Scan the lines below for the word "Identity". Copy each line you find it in.

## DATA FOR THIS EXERCISE
[BEGIN]
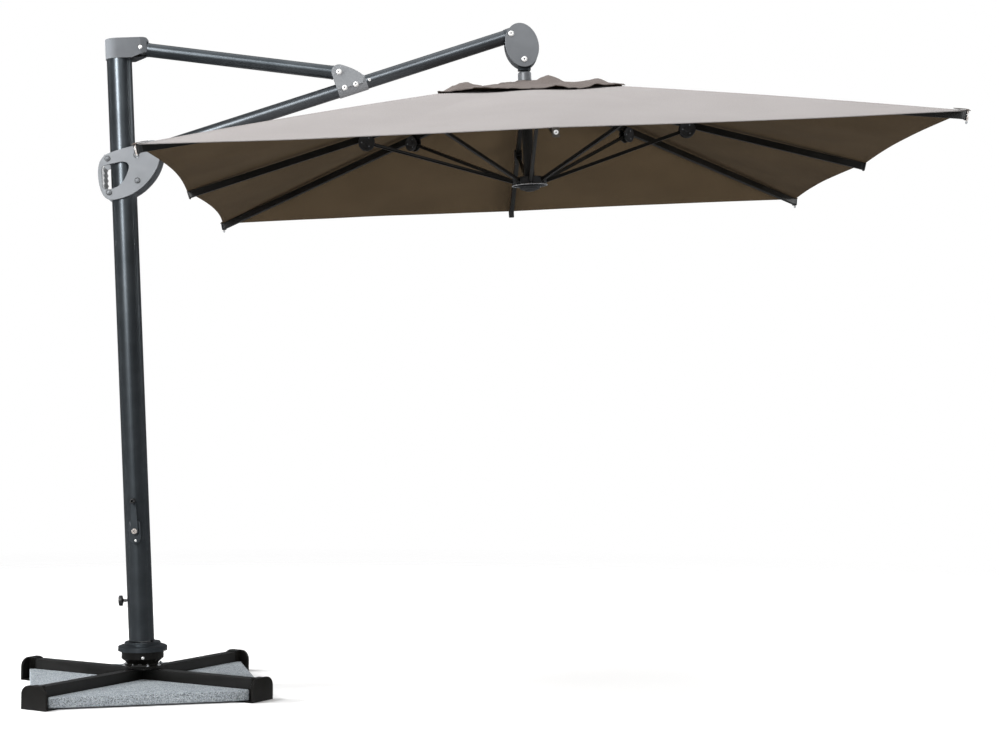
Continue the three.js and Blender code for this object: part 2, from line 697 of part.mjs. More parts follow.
// ---------------------------------------------------------------- cloth

// One ring of the square contour at a share of the half side, with the hem's scallops if asked.
function contour(half, height, drawIn) {
  const steps = 4;
  const points = [];
  for (let side = 0; side < 4; side += 1) {
    for (let step = 0; step < 2 * steps; step += 1) {
      const share = -1 + step / steps;
      const bay = (step % steps) / steps;
      const inward = drawIn * Math.sin(Math.PI * bay);
      const point = new THREE.Vector3(half - inward, half * share, height);
      point.applyAxisAngle(new THREE.Vector3(0, 0, 1), side * 90 * DEG);
      points.push(point);
    }
  }
  return points;
}

// Closes a strip of equal rings, each joined to the next and the last to the first.
function loftRings(rings) {
  const count = rings[0].length;
  const positions = rings.flat().flatMap((p) => [p.x, p.y, p.z]);
  const index = [];
  for (let row = 0; row < rings.length; row += 1) {
    const next = (row + 1) % rings.length;
    for (let i = 0; i < count; i += 1) {
      const j = (i + 1) % count;
      const a = row * count + i;
      const b = row * count + j;
      const c = next * count + j;
      const d = next * count + i;
      index.push(a, b, c, a, c, d);
    }
  }
  const geometry = new THREE.BufferGeometry();
  geometry.setAttribute('position', new THREE.Float32BufferAttribute(positions, 3));
  geometry.setIndex(index);
  geometry.computeVertexNormals();
  return geometry;
}

function clothHeight(half) {
  const { run, fall } = ribRun(false);
  return RIB.crown - (half - RIB.pivot) * fall / run + RIB.deep / 2 + 5;
}

function canopyCloth() {
  const outer = HALF_SIDE + 4;
  const hole = VENT.hole;
  return loftRings([
    contour(hole, clothHeight(hole), 0),
    contour(outer, clothHeight(outer), SCALLOP),
    contour(outer, clothHeight(outer) + CLOTH, SCALLOP),
    contour(hole, clothHeight(hole) + CLOTH, 0),
  ]);
}

function ventCap() {
  return loftRings([
    contour(VENT.neck, VENT.top - CLOTH, 0),
    contour(VENT.half, VENT.edge, 0),
    contour(VENT.half, VENT.edge + CLOTH, 0),
    contour(VENT.neck, VENT.top, 0),
  ]);
}

// ---------------------------------------------------------------- assembly

const RIB_NAMES = ['right_mid', 'back_right', 'back_mid', 'back_left',
  'left_mid', 'front_left', 'front_mid', 'front_right'];

function canopyGroup() {
  const group = new THREE.Group();
  group.add(named('tilt_yoke', tiltYoke(), plateGrey));
  group.add(named('canopy_shaft', shaft(), black));
  group.add(named('crown_hub', crown(), plastic));
  group.add(named('runner_hub', runner(), plastic));
  RIB_NAMES.forEach((place, index) => {
    const isCorner = index % 2 === 1;
    const turn = index * RIB_STEP;
    group.add(named(`rib_${place}`, rib(isCorner).rotateZ(turn), black));
    group.add(named(`strut_${place}`, strut(isCorner).rotateZ(turn), black));
  });
  group.add(named('canopy_cloth', canopyCloth(), taupe));
  group.add(named('vent_cap', ventCap(), taupe));
  const hung = new THREE.Group();
  hung.position.copy(TILT_PIN);
  hung.rotation.set(HANG.nod, -HANG.settle, 0);
  group.position.set(0, 0, RIM_Z - TILT_PIN.z);
  hung.add(group);
  return hung;
}

function mastGroup() {
  const group = new THREE.Group();
  group.add(named('mast_tube', mastTube(), graphite));
  group.add(named('mast_head', mastHead(), black));
  group.add(named('head_cap', headCap(), plateGrey));
  group.add(named('head_bolt', boltPin(LINK_HEAD, 46, 10), steel));
  group.add(named('crank_housing', crankHousing(), graphite));
  group.add(named('crank_drum', crankDrum(), steel));
  group.add(named('crank_arm', crankArm(), graphite));
  group.add(named('crank_knob', crankKnob(), plastic));
  group.add(named('clamp_knob', clampKnob(), plastic));
  group.add(named('link_tube', linkTube(), graphite));
  group.add(named('link_head_end', linkEnd(LINK_HEAD, LINK.start), graphite));
  group.add(named('arm_tube', armTube(), graphite));
  group.add(named('arm_foot', armFoot(), graphite));
  group.add(named('arm_bracket', armBracket(), graphite));
  group.add(named('arm_head', armHead(), graphite));
  group.add(named('disc_front', discFront(), plateGrey));
  group.add(named('disc_rear', discRear(), plateGrey));
  group.add(named('slider_plate_front', sliderPlate(-1), plateGrey));
  group.add(named('slider_plate_rear', sliderPlate(1), plateGrey));
  group.add(named('slider_sleeve', sliderSleeve(SLIDER.sleeveLow, SLIDER.sleeveHigh), plastic));
  group.add(named('slider_grip', sliderGrip(), plastic));
  group.add(named('hanger_neck', hanger(), plateGrey));
  group.add(canopyGroup());
  const lean = new THREE.Group();
  lean.position.z = RAKE_HEIGHT;
  lean.rotation.y = -RAKE;
  group.position.z = -RAKE_HEIGHT;
  lean.add(group);
  return lean;
}

const parasol = new THREE.Group();
parasol.add(base());
parasol.add(named('swivel_socket', swivelSocket(), black));
parasol.add(named('bearing_bush', bearingBush(), plastic));
parasol.add(named('base_spigot', spigot(), steel));
parasol.add(named('swivel_cover', swivelCover(), black));
parasol.add(named('brake_pedal', brakePedal(), black));
parasol.add(mastGroup());

export default parasol;
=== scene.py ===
import json
import math

import bmesh
import bpy
from mathutils import Matrix, Vector, noise

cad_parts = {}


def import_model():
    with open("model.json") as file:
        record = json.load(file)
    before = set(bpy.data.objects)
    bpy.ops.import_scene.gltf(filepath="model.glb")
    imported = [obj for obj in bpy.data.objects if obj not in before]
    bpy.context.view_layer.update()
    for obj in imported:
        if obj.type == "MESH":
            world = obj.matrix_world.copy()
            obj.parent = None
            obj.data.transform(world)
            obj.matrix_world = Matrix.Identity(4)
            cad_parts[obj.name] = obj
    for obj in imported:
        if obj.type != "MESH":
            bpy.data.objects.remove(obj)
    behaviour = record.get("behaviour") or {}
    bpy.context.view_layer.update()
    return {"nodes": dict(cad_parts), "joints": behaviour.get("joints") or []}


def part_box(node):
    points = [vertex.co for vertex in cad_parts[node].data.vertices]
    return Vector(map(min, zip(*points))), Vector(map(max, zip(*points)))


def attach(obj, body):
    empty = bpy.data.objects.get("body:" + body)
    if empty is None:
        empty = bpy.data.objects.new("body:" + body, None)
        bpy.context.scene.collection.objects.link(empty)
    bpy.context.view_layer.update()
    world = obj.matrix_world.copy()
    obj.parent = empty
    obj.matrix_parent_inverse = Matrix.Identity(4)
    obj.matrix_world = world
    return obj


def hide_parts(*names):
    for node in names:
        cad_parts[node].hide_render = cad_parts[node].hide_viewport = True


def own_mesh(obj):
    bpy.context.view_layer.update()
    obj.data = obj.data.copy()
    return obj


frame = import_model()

# Cantilever parasol. Metres, +Z up, origin on the floor under the middle of the base.

JOINTS = {joint["name"]: joint for joint in frame["joints"]}
RIBS = ["right_mid", "back_right", "back_mid", "back_left",
        "left_mid", "front_left", "front_mid", "front_right"]
QUARTERS = ["front_left", "front_right", "back_right", "back_left"]
SIDES = ["front", "right", "back", "left"]
EIGHTH = math.radians(45)


# ---------------------------------------------------------------- frames of reference

def axes(origin, x_side, z_axis):
    """The frame with this origin and Z axis, whose X axis is on the side of x_side."""
    z = Vector(z_axis).normalized()
    x = Vector(x_side)
    x = (x - x.dot(z) * z).normalized()
    matrix = Matrix((x, z.cross(x), z)).transposed().to_4x4()
    matrix.translation = origin
    return matrix


def mast_axes():
    """The leaning mast: z counts from the floor along its axis, and x points to the canopy."""
    lean_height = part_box("base_plate")[1].z
    up = -Vector(JOINTS["slider_slide"]["axis"])
    return axes((0, 0, lean_height), (1, 0, 0), up) @ Matrix.Translation((0, 0, -lean_height))


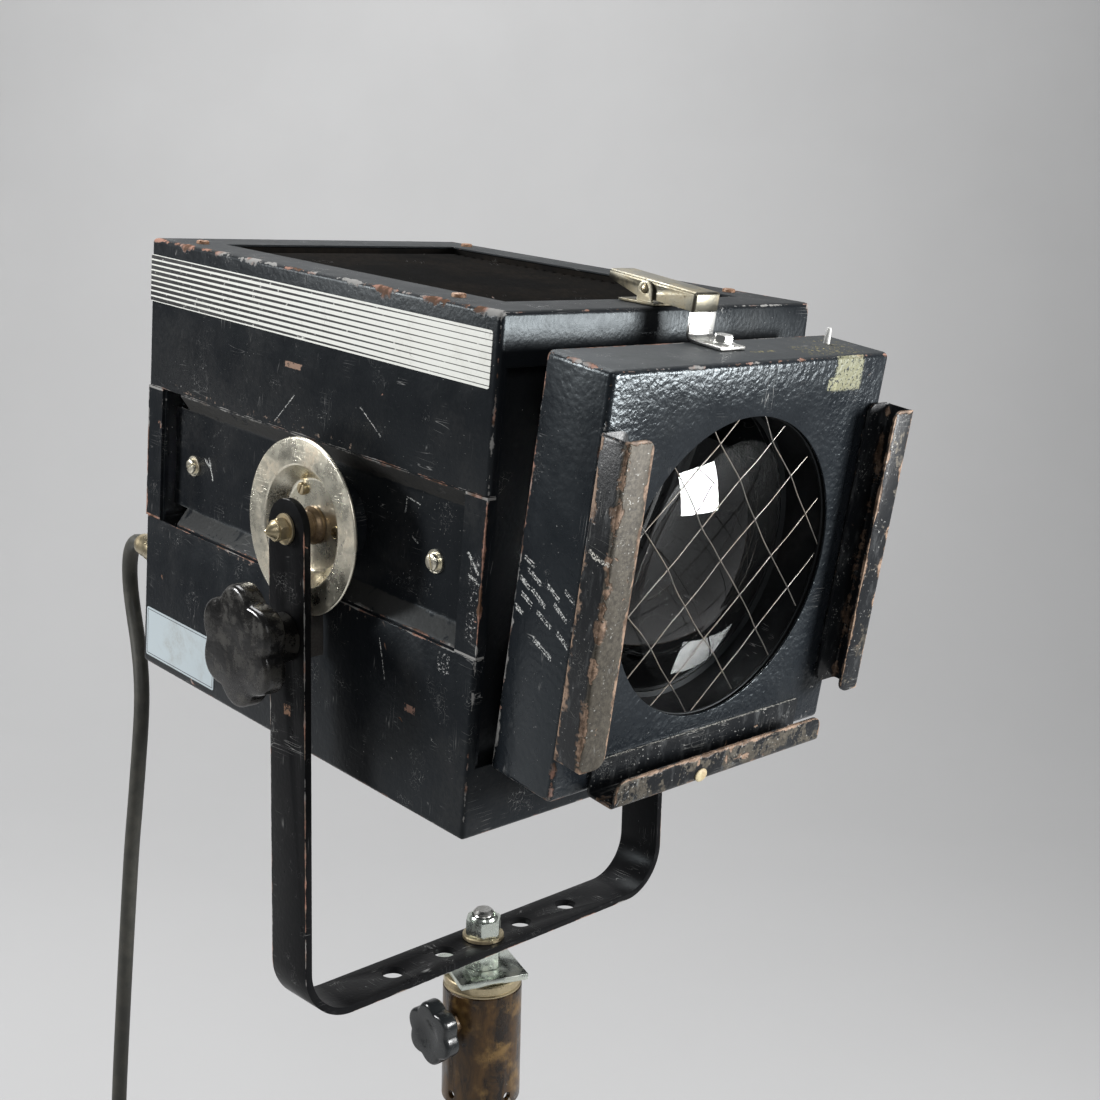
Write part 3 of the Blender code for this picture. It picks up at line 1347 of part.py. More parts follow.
def make_coil(entry):
    """Three hanging turns, side by side along X, that end in a straight tail."""
    centre_y = entry.y - coil_radius
    points = [entry + Vector((0, 0, -seat_gap)), entry + Vector((0, 0, -2 * cable_radius))]
    top = entry.z - 2 * cable_radius
    count = coil_turns * coil_points_per_turn
    for i in range(1, count + 1):
        angle = 2 * math.pi * i / coil_points_per_turn
        points.append(Vector((
            entry.x + coil_pitch * i / coil_points_per_turn,
            centre_y + coil_radius * math.cos(angle),
            top - coil_radius * math.sin(angle),
        )))
    end = points[-1] - Vector((0, 0, coil_tail))
    points.append(end)
    tube("cable_coil", points, cable_radius, cable_rubber, resolution=1)
    gap = least_gap(points, coil_points_per_turn // 2, 2 * cable_radius)
    print(f"cable coil: least gap between turns {gap * 1000:.2f} mm")
    return end, Vector((entry.x + coil_pitch * coil_turns / 2, centre_y, top + coil_radius))


def least_gap(points, apart, width):
    """The smallest gap between stretches of a cord that are not neighbours."""
    dense = []
    for first, second in zip(points, points[1:]):
        dense += [first.lerp(second, step / 4) for step in range(4)]
    return min((a - b).length for i, a in enumerate(dense) for b in dense[i + 4 * apart:]) - width


def make_tie(top):
    half_x = coil_pitch * coil_turns / 2 + cable_radius + tie_slack
    half_z = cable_radius + tie_slack
    ring = []
    for extra in (tie_thickness, 0.0):
        x, z, r = half_x + extra, half_z + extra, 0.003 + extra
        ring.append(arc(x - r, z - r, r, 0, 90, 3) + arc(-x + r, z - r, r, 90, 180, 3)
                    + arc(-x + r, -z + r, r, 180, 270, 3) + arc(x - r, -z + r, r, 270, 360, 3))
    plate("cable_tie", ring, tie_width, top, (math.pi / 2, 0, 0), plug_rubber)


def make_plug(end):
    plug = turned(
        "plug",
        [(plug_neck_radius * 0.8, 0.0), (plug_neck_radius, -plug_neck_length), (plug_radius * 0.8, -plug_neck_length - 0.006),
         (plug_radius, -plug_neck_length - 0.012), (plug_radius, -plug_neck_length - plug_length),
         (0.0, -plug_neck_length - plug_length), (0.0, 0.0)],
        end - Vector((0, 0, seat_gap)), UPRIGHT, plug_rubber, steps=32,
    )
    face = end.z - seat_gap - plug_neck_length - plug_length
    for side in (-1, 1):
        pin = rod(f"plug_pin_{side}", plug_pin_radius, plug_pin_length + 0.005,
                  (end.x + side * plug_pin_half_spacing, end.y, face - plug_pin_length), sides=12)
        fuse(plug, pin)


# Build

make_socket()
make_socket_top()
make_stand_bolt()
make_stand_nuts()
make_yoke()
make_clamp_jaw()
make_tilt_knob()
make_socket_knob()
make_pivots()
make_covers()
make_posts()
make_side_tray("side_tray_left", -1)
make_side_tray("side_tray_right", 1)
make_panels()
make_louvres()
make_latch()
make_lever()
make_lens_box()
make_lens()
make_guard()
make_side_runner("frame_runner_left", -1)
make_side_runner("frame_runner_right", 1)
make_bottom_runner()
make_catch_strap()
make_hinge()
make_rails()
make_carriage()
bpy.context.view_layer.update()
make_gland()
coil_end, coil_top = make_coil(make_cable())
make_tie(coil_top)
make_plug(coil_end)
bpy.context.view_layer.update()
print(f"{len([o for o in parts.objects if o.type != 'EMPTY'])} sub-parts")
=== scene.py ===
import bpy
import bmesh
import functools
import math
import random
from mathutils import Matrix, Vector


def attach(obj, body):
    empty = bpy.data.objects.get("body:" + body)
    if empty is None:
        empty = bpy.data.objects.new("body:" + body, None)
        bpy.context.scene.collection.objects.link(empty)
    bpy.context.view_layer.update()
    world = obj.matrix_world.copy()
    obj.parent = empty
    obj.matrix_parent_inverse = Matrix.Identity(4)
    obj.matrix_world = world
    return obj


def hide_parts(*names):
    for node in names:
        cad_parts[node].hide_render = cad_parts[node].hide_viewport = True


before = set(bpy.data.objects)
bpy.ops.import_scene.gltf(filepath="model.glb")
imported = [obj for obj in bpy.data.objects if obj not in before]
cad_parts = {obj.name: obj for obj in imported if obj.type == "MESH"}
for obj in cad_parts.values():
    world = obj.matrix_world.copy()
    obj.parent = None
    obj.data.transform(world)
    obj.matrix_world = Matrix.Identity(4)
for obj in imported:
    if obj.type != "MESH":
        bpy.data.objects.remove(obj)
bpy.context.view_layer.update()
scene = bpy.context.scene

# camera, at the photograph's angle
cameraView = {
    "place": (-0.56955, -0.62917, 0.50524),
    "right": (0.7179, -0.6957, 0.0244),
    "up": (0.1098, 0.1478, 0.9829),
    "back": (-0.6874, -0.7029, 0.1826),
    "lens": 51.22,
    "shiftY": -0.0321,
}


def makeCamera():
    data = bpy.data.cameras.new("camera")
    data.lens = cameraView["lens"]
    data.sensor_width = 36
    data.sensor_fit = "HORIZONTAL"
    data.shift_y = cameraView["shiftY"]
    data.clip_end = 50
    camera = bpy.data.objects.new("camera", data)
    turn = Matrix([cameraView["right"], cameraView["up"], cameraView["back"]]).transposed()
    camera.matrix_world = Matrix.Translation(cameraView["place"]) @ turn.to_4x4()
    scene.collection.objects.link(camera)
    scene.camera = camera


makeCamera()
print("camera set")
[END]
## RESULT FOR THIS EXERCISE
            obj.matrix_world = Matrix.Identity(4)
    obj.matrix_parent_inverse = Matrix.Identity(4)
    obj.matrix_parent_inverse = Matrix.Identity(4)
    obj.matrix_world = Matrix.Identity(4)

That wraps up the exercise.